» **Written instruction**
Give again only the lines beginning with the one that contains "inner.append((x * shrink, z" and ending with the one that contains "if empty is"; include both of those lines.

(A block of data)
---
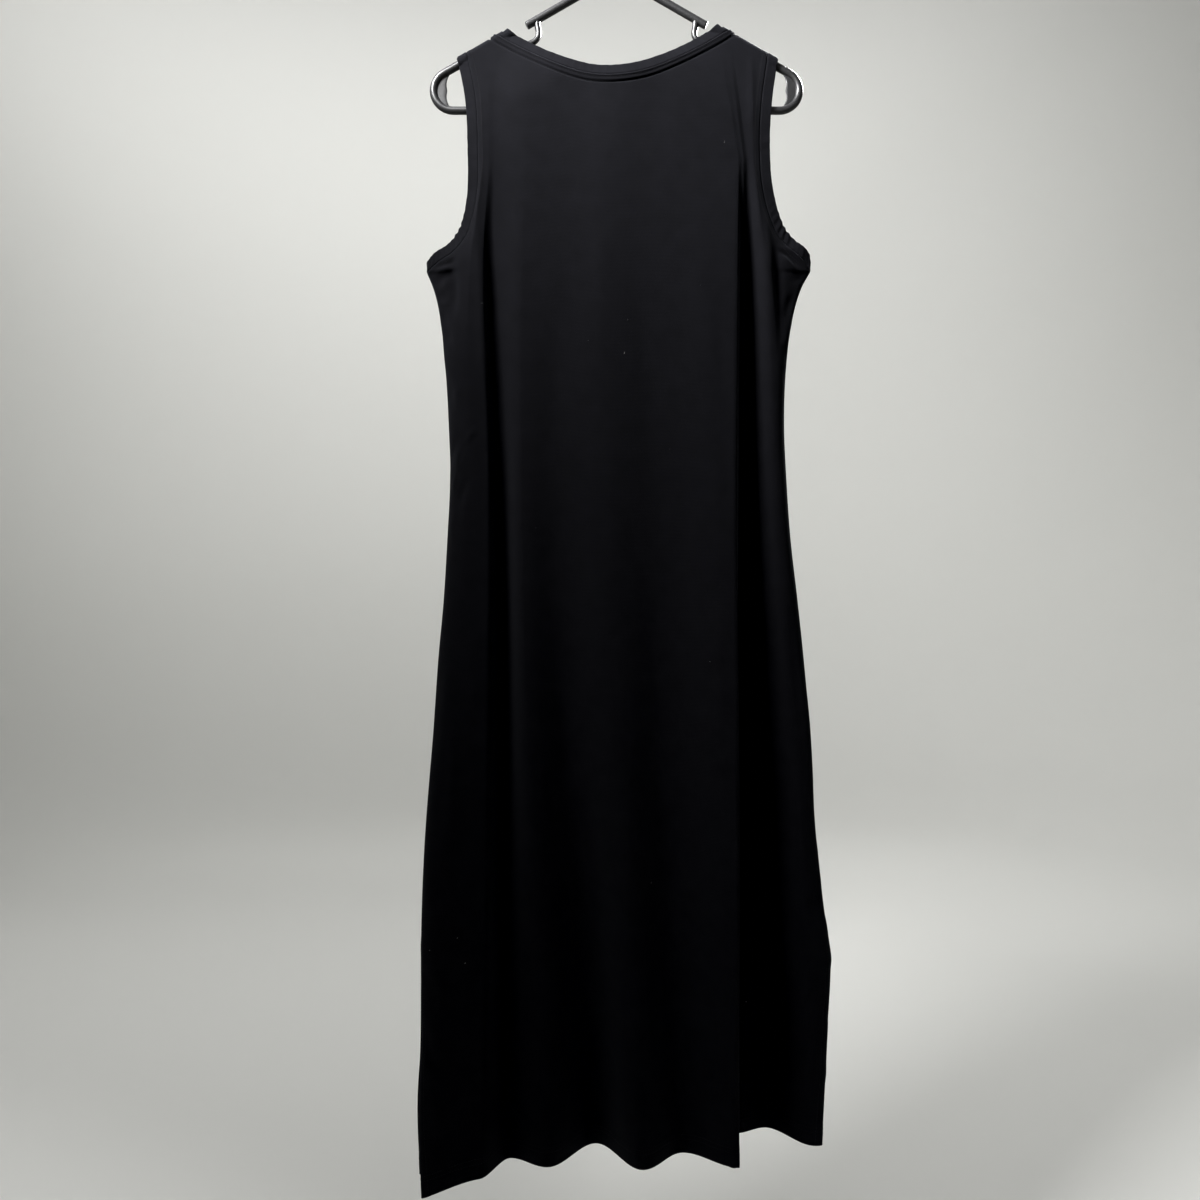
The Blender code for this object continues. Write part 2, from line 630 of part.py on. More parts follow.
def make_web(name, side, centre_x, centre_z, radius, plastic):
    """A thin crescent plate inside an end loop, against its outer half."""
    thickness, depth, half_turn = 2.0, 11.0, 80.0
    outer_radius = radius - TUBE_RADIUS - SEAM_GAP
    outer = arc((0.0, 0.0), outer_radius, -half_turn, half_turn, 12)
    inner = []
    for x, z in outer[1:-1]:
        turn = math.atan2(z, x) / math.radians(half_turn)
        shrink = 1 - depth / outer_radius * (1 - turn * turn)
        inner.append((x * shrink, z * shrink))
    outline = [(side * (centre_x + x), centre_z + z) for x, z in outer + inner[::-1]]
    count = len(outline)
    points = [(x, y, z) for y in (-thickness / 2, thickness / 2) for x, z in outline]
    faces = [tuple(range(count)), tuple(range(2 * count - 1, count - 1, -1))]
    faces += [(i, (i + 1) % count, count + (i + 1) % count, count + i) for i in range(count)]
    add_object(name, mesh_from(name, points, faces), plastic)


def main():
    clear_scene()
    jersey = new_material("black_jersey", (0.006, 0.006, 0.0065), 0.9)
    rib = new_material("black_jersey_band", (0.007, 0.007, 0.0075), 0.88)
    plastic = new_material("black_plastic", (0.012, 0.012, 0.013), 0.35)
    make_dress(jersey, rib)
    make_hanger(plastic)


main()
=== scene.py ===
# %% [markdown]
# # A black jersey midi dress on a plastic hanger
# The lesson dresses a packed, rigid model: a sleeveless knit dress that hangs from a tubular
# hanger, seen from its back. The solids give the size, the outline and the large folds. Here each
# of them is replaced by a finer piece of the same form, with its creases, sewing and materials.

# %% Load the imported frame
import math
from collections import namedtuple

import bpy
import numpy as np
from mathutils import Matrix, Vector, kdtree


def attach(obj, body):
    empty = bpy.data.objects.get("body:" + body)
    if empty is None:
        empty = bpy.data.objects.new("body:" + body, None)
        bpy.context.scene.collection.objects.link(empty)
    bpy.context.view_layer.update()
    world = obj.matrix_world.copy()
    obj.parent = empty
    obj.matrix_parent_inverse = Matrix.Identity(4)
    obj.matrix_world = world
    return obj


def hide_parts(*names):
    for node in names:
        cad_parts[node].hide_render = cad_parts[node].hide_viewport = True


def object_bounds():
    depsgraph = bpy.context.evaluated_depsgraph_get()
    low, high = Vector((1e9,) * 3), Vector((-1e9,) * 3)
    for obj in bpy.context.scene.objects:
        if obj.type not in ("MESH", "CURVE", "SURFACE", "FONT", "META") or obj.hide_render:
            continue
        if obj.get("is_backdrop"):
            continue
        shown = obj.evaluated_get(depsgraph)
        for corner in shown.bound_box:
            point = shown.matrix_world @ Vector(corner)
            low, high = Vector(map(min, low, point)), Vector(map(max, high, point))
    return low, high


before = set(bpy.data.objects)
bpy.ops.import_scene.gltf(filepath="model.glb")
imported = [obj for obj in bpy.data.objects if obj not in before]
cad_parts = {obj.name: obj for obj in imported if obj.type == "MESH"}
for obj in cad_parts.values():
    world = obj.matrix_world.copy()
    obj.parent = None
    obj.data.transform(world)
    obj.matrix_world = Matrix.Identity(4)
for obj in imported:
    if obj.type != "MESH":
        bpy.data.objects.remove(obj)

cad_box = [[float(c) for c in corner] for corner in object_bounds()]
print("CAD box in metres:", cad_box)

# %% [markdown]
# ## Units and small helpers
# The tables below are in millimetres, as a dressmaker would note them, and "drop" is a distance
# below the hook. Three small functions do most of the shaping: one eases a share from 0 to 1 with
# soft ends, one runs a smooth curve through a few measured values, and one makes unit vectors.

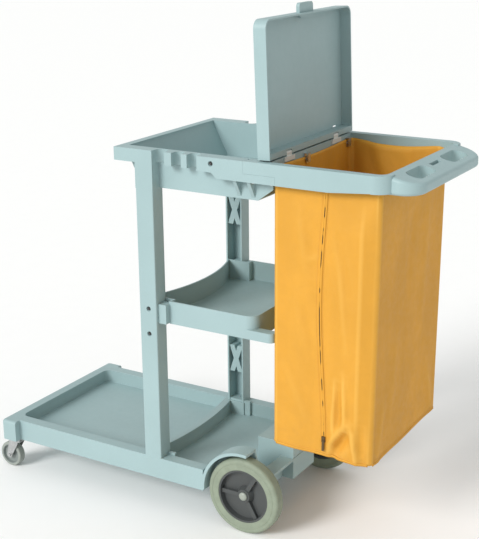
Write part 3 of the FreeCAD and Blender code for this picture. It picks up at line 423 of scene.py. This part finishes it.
---
» **Result of this exercise**
        inner.append((x * shrink, z * shrink))
    outline = [(side * (centre_x + x), centre_z + z) for x, z in outer + inner[::-1]]
    count = len(outline)
    points = [(x, y, z) for y in (-thickness / 2, thickness / 2) for x, z in outline]
    faces = [tuple(range(count)), tuple(range(2 * count - 1, count - 1, -1))]
    faces += [(i, (i + 1) % count, count + (i + 1) % count, count + i) for i in range(count)]
    add_object(name, mesh_from(name, points, faces), plastic)


def main():
    clear_scene()
    jersey = new_material("black_jersey", (0.006, 0.006, 0.0065), 0.9)
    rib = new_material("black_jersey_band", (0.007, 0.007, 0.0075), 0.88)
    plastic = new_material("black_plastic", (0.012, 0.012, 0.013), 0.35)
    make_dress(jersey, rib)
    make_hanger(plastic)


main()
=== scene.py ===
# %% [markdown]
# # A black jersey midi dress on a plastic hanger
# The lesson dresses a packed, rigid model: a sleeveless knit dress that hangs from a tubular
# hanger, seen from its back. The solids give the size, the outline and the large folds. Here each
# of them is replaced by a finer piece of the same form, with its creases, sewing and materials.

# %% Load the imported frame
import math
from collections import namedtuple

import bpy
import numpy as np
from mathutils import Matrix, Vector, kdtree


def attach(obj, body):
    empty = bpy.data.objects.get("body:" + body)
    if empty is None:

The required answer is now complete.